CHALLENGE
Copy out each line of the material below with no changes.

-- begin COLLECTED MATERIAL --

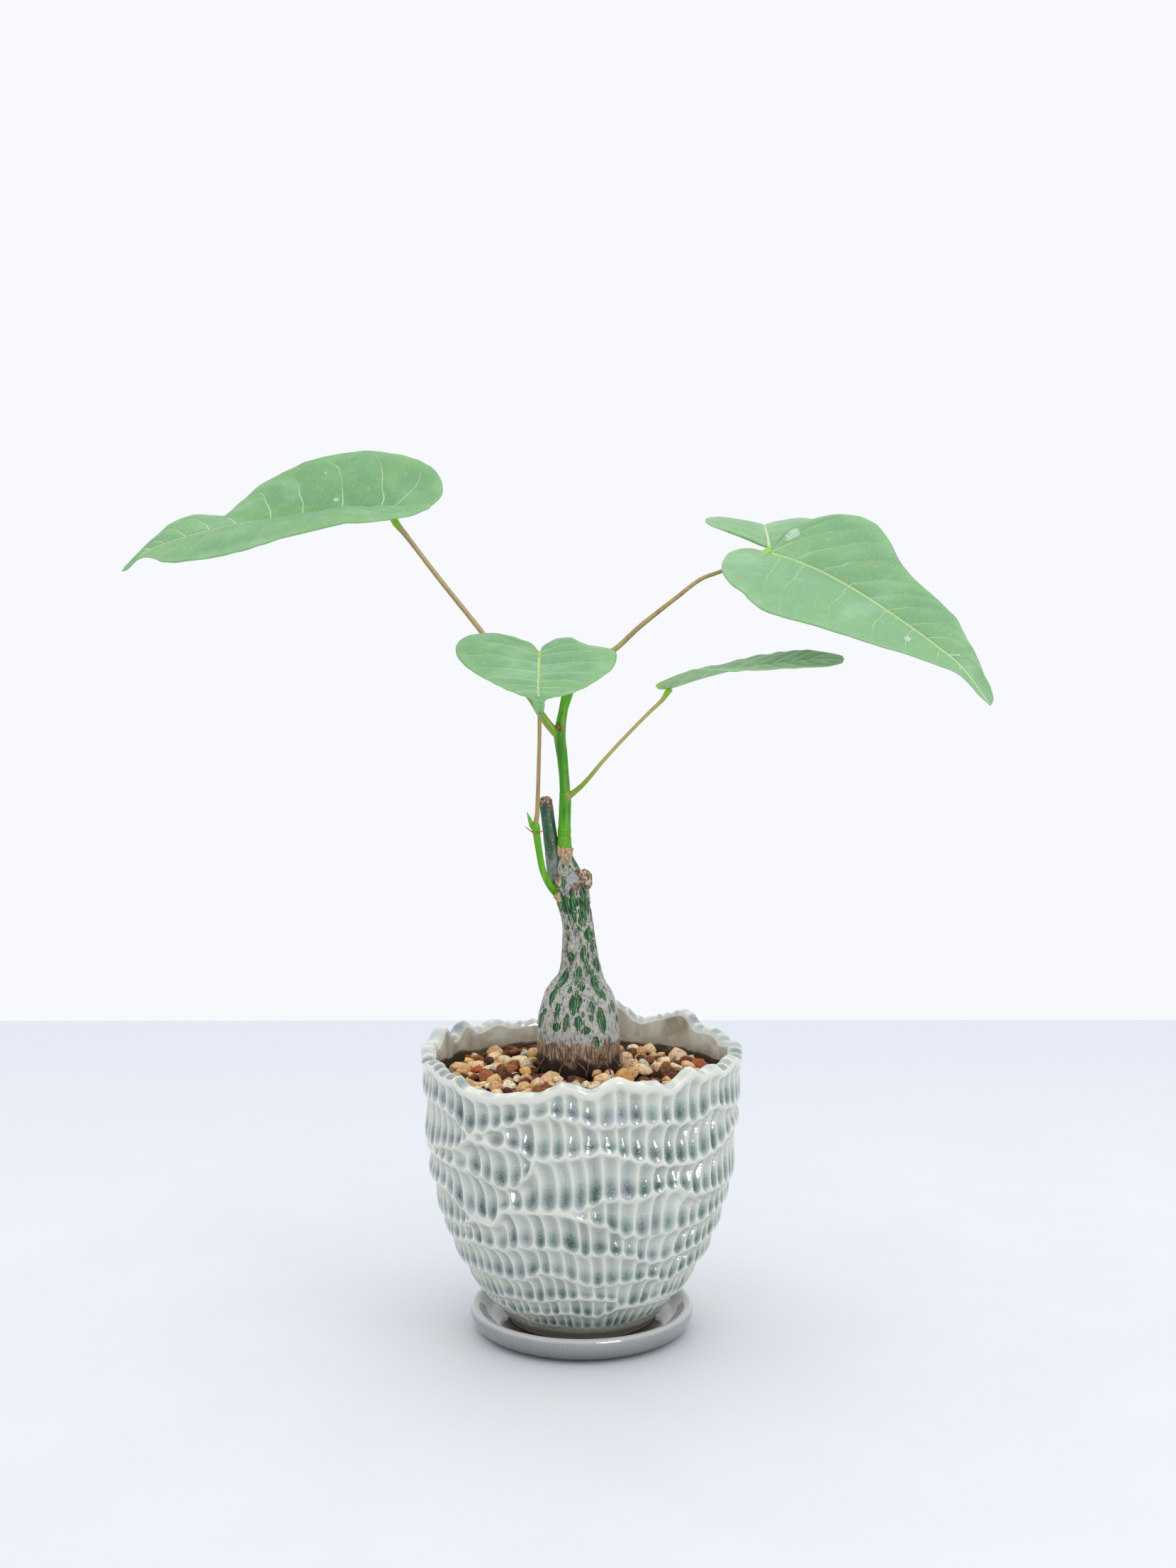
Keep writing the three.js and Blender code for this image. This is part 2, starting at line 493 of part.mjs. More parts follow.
const mainShoot = tube(MAIN_SHOOT, 10, 18).subtract(caudexClear);
addPiece('main_shoot', mainShoot, 0x4fa63a, 0.5);
const sideShoot = STIPULES.reduce((sum, spike) => sum.add(tube(spike, 5, 2)), tube(SIDE_SHOOT, 8, 12));
const scarClear = tube(widened(SCAR, GAP), 10, 3);
addPiece('side_shoot', sideShoot.subtract(caudexClear).subtract(scarClear), 0x5fb046, 0.5);

const mainClear = tube(widened(MAIN_SHOOT, GAP), 10, 18);
const sideClear = tube(widened(SIDE_SHOOT, GAP), 8, 12);
const STALKS = {
  petiole_left: {
    stations: [[-8.2, 1, 218.4, 1.6], [-12.1, 1.4, 222.9, 1.5], [-14.8, 1.8, 226.7, 1.4],
      [-17.1, 2.1, 230.4, 1.25], [-20, 2.5, 234.2, 1.1], [-35.6, 4, 255.4, 0.95], [-50.5, 5, 274.1, 0.9],
      [-62.5, 5.5, 289.8, 0.95], [-66.3, 5.8, 294.6, 1.35], [-67.9, 6, 299.2, 1.5]],
    from: mainClear,
    carries: ['leaf_left'],
  },
  petiole_right: {
    stations: [[-2.2, 3, 243.6, 1.1], [4.4, 3.5, 245.8, 1.1], [11.8, 4, 249.3, 1], [20.2, 4.5, 256.9, 0.9],
      [33.7, 5, 267.6, 0.8], [42.7, 6, 274.3, 0.75], [50, 6.5, 277.1, 0.75], [59.4, 7.4, 281, 0.85],
      [64.8, 8.4, 283, 1.3], [67.6, 9.6, 284.4, 1.5]],
    from: mainClear,
    carries: ['leaflet_right_large', 'leaflet_right_small'],
  },
  petiole_low_right: {
    stations: [[-5.6, 1, 195.9, 1.3], [-2.2, 0.8, 198.6, 1.1], [0.8, 0, 201.4, 0.95], [8.5, -1, 210.6, 0.75],
      [16.3, -2, 219.2, 0.75], [23.8, -3, 227, 0.75], [28.8, -3.6, 231.9, 0.85], [30.3, -3.9, 234.2, 1.1],
      [31.3, -4.1, 236, 1.3]],
    from: mainClear,
    carries: ['leaf_low_right'],
  },
  petiole_front: {
    stations: [[-16.4, -9, 187.6, 1], [-15.8, -9.3, 191.5, 0.85], [-15.5, -10, 198.4, 0.75],
      [-15.1, -11, 210, 0.7], [-14.8, -12, 221.6, 0.7], [-14.8, -12.6, 234.3, 0.75],
      [-14.8, -13, 245.5, 0.95], [-14.8, -13.6, 248.6, 1.1]],
    from: sideClear,
    carries: ['leaf_front'],
  },
};
for (const [name, stalk] of Object.entries(STALKS)) {
  const whole = tube(stalk.stations, 7, 14);
  const clear = stalk.carries.reduce((solid, leaf) => solid.subtract(bladeClear(leaf)), whole);
  addPiece(name, clear.subtract(stalk.from), 0x9c8a4e, 0.5);
}

export default group;
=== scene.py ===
"""A young caudex plant with heart-shaped leaves in a carved, glazed bowl on its saucer."""
import math

import bmesh
import bpy
import numpy as np
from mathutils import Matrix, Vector


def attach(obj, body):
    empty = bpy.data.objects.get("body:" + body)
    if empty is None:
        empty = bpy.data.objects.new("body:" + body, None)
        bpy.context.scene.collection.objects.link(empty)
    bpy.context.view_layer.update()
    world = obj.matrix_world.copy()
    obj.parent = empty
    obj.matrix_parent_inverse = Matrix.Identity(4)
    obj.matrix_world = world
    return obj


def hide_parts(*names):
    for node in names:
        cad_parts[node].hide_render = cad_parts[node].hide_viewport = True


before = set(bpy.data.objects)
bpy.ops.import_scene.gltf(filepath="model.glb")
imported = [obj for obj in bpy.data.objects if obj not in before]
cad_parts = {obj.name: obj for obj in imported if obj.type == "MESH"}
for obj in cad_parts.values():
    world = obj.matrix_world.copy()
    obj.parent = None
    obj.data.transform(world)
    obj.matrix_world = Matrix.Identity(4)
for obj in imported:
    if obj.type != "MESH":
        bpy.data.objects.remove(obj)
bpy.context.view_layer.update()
MM = 0.001


# Camera. A 50 mm lens on a full-frame sensor, three quarters of a metre in front of the bowl and a
# little lower than the leaves, tipped down just enough to look over the bowl's front rim.
EYE = (0, -775.5, 293.2)
EYE_TIP = 6.76
EYE_TURN = -0.17
camera_data = bpy.data.cameras.new("camera")
camera_data.lens = 50
camera_data.sensor_width = 36
camera = bpy.data.objects.new("camera", camera_data)
camera.location = [value * MM for value in EYE]
camera.rotation_euler = (math.radians(90 - EYE_TIP), 0, math.radians(EYE_TURN))
bpy.context.scene.collection.objects.link(camera)
bpy.context.scene.camera = camera


# Saucer. A thick stoneware dish, thrown on a wheel, turned flat underneath and dipped in a grey glaze
# that runs thin and pale over the lip. The bowl's foot stands in it, with a little room all round.
SAUCER_OUTLINE = [(0, 0.4), (31, 0.4), (32, 0), (33.6, 0.1), (37.2, 1.3), (39.4, 3), (40.6, 5.2), (41, 7.2),
                  (40.7, 8.7), (39.9, 9.5), (38.9, 9.6), (37.9, 9), (36.6, 7.6), (35, 6), (33, 4.9),
                  (30.6, 4.3), (28.4, 4.0), (0, 4.0)]
SAUCER_GREY = (145, 147, 147)
SAUCER_DEEP = (134, 137, 139)
SAUCER_SPECK_AND_SHADE = (98, 103, 104)
SAUCER_FOOT_PAINTED_SHADE = (74, 66, 60)
SAUCER_THIN = (188, 190, 187)
SAUCER_GREEN = (142, 153, 147)
SAUCER_CLAY = (150, 120, 96)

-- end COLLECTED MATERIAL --

SOLUTION FOR THIS TASK
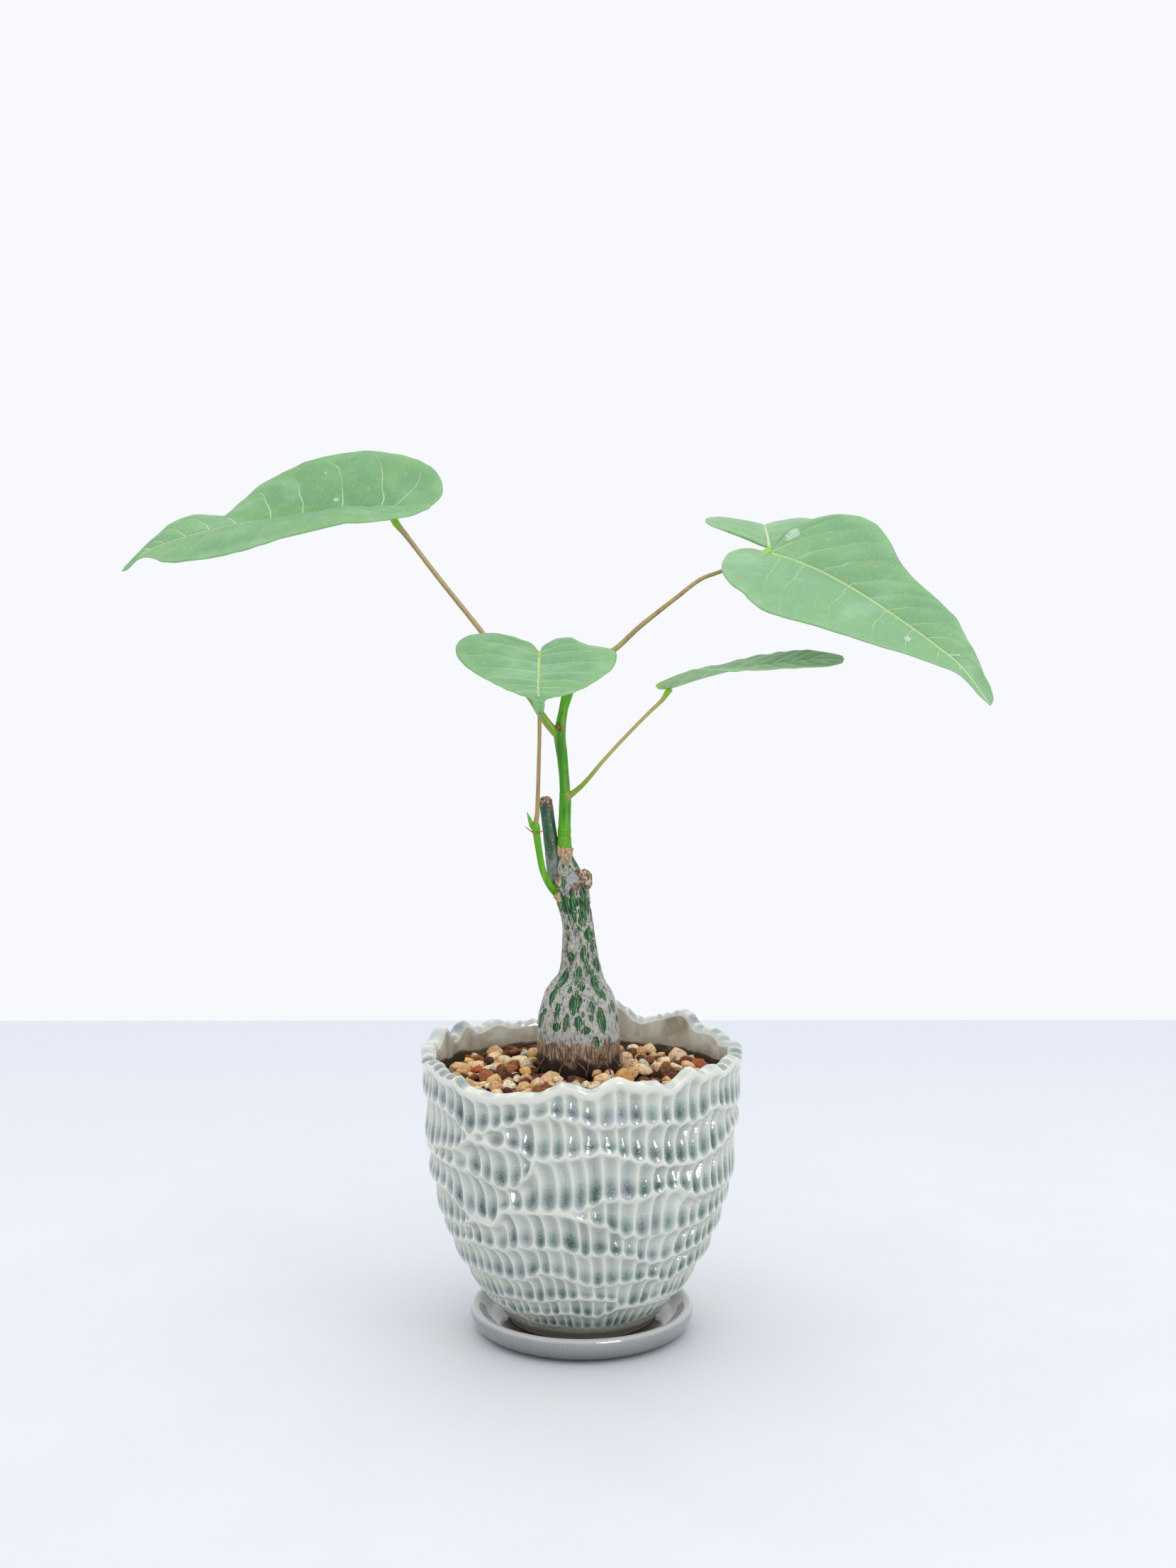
Keep writing the three.js and Blender code for this image. This is part 2, starting at line 493 of part.mjs. More parts follow.
const mainShoot = tube(MAIN_SHOOT, 10, 18).subtract(caudexClear);
addPiece('main_shoot', mainShoot, 0x4fa63a, 0.5);
const sideShoot = STIPULES.reduce((sum, spike) => sum.add(tube(spike, 5, 2)), tube(SIDE_SHOOT, 8, 12));
const scarClear = tube(widened(SCAR, GAP), 10, 3);
addPiece('side_shoot', sideShoot.subtract(caudexClear).subtract(scarClear), 0x5fb046, 0.5);

const mainClear = tube(widened(MAIN_SHOOT, GAP), 10, 18);
const sideClear = tube(widened(SIDE_SHOOT, GAP), 8, 12);
const STALKS = {
  petiole_left: {
    stations: [[-8.2, 1, 218.4, 1.6], [-12.1, 1.4, 222.9, 1.5], [-14.8, 1.8, 226.7, 1.4],
      [-17.1, 2.1, 230.4, 1.25], [-20, 2.5, 234.2, 1.1], [-35.6, 4, 255.4, 0.95], [-50.5, 5, 274.1, 0.9],
      [-62.5, 5.5, 289.8, 0.95], [-66.3, 5.8, 294.6, 1.35], [-67.9, 6, 299.2, 1.5]],
    from: mainClear,
    carries: ['leaf_left'],
  },
  petiole_right: {
    stations: [[-2.2, 3, 243.6, 1.1], [4.4, 3.5, 245.8, 1.1], [11.8, 4, 249.3, 1], [20.2, 4.5, 256.9, 0.9],
      [33.7, 5, 267.6, 0.8], [42.7, 6, 274.3, 0.75], [50, 6.5, 277.1, 0.75], [59.4, 7.4, 281, 0.85],
      [64.8, 8.4, 283, 1.3], [67.6, 9.6, 284.4, 1.5]],
    from: mainClear,
    carries: ['leaflet_right_large', 'leaflet_right_small'],
  },
  petiole_low_right: {
    stations: [[-5.6, 1, 195.9, 1.3], [-2.2, 0.8, 198.6, 1.1], [0.8, 0, 201.4, 0.95], [8.5, -1, 210.6, 0.75],
      [16.3, -2, 219.2, 0.75], [23.8, -3, 227, 0.75], [28.8, -3.6, 231.9, 0.85], [30.3, -3.9, 234.2, 1.1],
      [31.3, -4.1, 236, 1.3]],
    from: mainClear,
    carries: ['leaf_low_right'],
  },
  petiole_front: {
    stations: [[-16.4, -9, 187.6, 1], [-15.8, -9.3, 191.5, 0.85], [-15.5, -10, 198.4, 0.75],
      [-15.1, -11, 210, 0.7], [-14.8, -12, 221.6, 0.7], [-14.8, -12.6, 234.3, 0.75],
      [-14.8, -13, 245.5, 0.95], [-14.8, -13.6, 248.6, 1.1]],
    from: sideClear,
    carries: ['leaf_front'],
  },
};
for (const [name, stalk] of Object.entries(STALKS)) {
  const whole = tube(stalk.stations, 7, 14);
  const clear = stalk.carries.reduce((solid, leaf) => solid.subtract(bladeClear(leaf)), whole);
  addPiece(name, clear.subtract(stalk.from), 0x9c8a4e, 0.5);
}

export default group;
=== scene.py ===
"""A young caudex plant with heart-shaped leaves in a carved, glazed bowl on its saucer."""
import math

import bmesh
import bpy
import numpy as np
from mathutils import Matrix, Vector


def attach(obj, body):
    empty = bpy.data.objects.get("body:" + body)
    if empty is None:
        empty = bpy.data.objects.new("body:" + body, None)
        bpy.context.scene.collection.objects.link(empty)
    bpy.context.view_layer.update()
    world = obj.matrix_world.copy()
    obj.parent = empty
    obj.matrix_parent_inverse = Matrix.Identity(4)
    obj.matrix_world = world
    return obj


def hide_parts(*names):
    for node in names:
        cad_parts[node].hide_render = cad_parts[node].hide_viewport = True


before = set(bpy.data.objects)
bpy.ops.import_scene.gltf(filepath="model.glb")
imported = [obj for obj in bpy.data.objects if obj not in before]
cad_parts = {obj.name: obj for obj in imported if obj.type == "MESH"}
for obj in cad_parts.values():
    world = obj.matrix_world.copy()
    obj.parent = None
    obj.data.transform(world)
    obj.matrix_world = Matrix.Identity(4)
for obj in imported:
    if obj.type != "MESH":
        bpy.data.objects.remove(obj)
bpy.context.view_layer.update()
MM = 0.001


# Camera. A 50 mm lens on a full-frame sensor, three quarters of a metre in front of the bowl and a
# little lower than the leaves, tipped down just enough to look over the bowl's front rim.
EYE = (0, -775.5, 293.2)
EYE_TIP = 6.76
EYE_TURN = -0.17
camera_data = bpy.data.cameras.new("camera")
camera_data.lens = 50
camera_data.sensor_width = 36
camera = bpy.data.objects.new("camera", camera_data)
camera.location = [value * MM for value in EYE]
camera.rotation_euler = (math.radians(90 - EYE_TIP), 0, math.radians(EYE_TURN))
bpy.context.scene.collection.objects.link(camera)
bpy.context.scene.camera = camera


# Saucer. A thick stoneware dish, thrown on a wheel, turned flat underneath and dipped in a grey glaze
# that runs thin and pale over the lip. The bowl's foot stands in it, with a little room all round.
SAUCER_OUTLINE = [(0, 0.4), (31, 0.4), (32, 0), (33.6, 0.1), (37.2, 1.3), (39.4, 3), (40.6, 5.2), (41, 7.2),
                  (40.7, 8.7), (39.9, 9.5), (38.9, 9.6), (37.9, 9), (36.6, 7.6), (35, 6), (33, 4.9),
                  (30.6, 4.3), (28.4, 4.0), (0, 4.0)]
SAUCER_GREY = (145, 147, 147)
SAUCER_DEEP = (134, 137, 139)
SAUCER_SPECK_AND_SHADE = (98, 103, 104)
SAUCER_FOOT_PAINTED_SHADE = (74, 66, 60)
SAUCER_THIN = (188, 190, 187)
SAUCER_GREEN = (142, 153, 147)
SAUCER_CLAY = (150, 120, 96)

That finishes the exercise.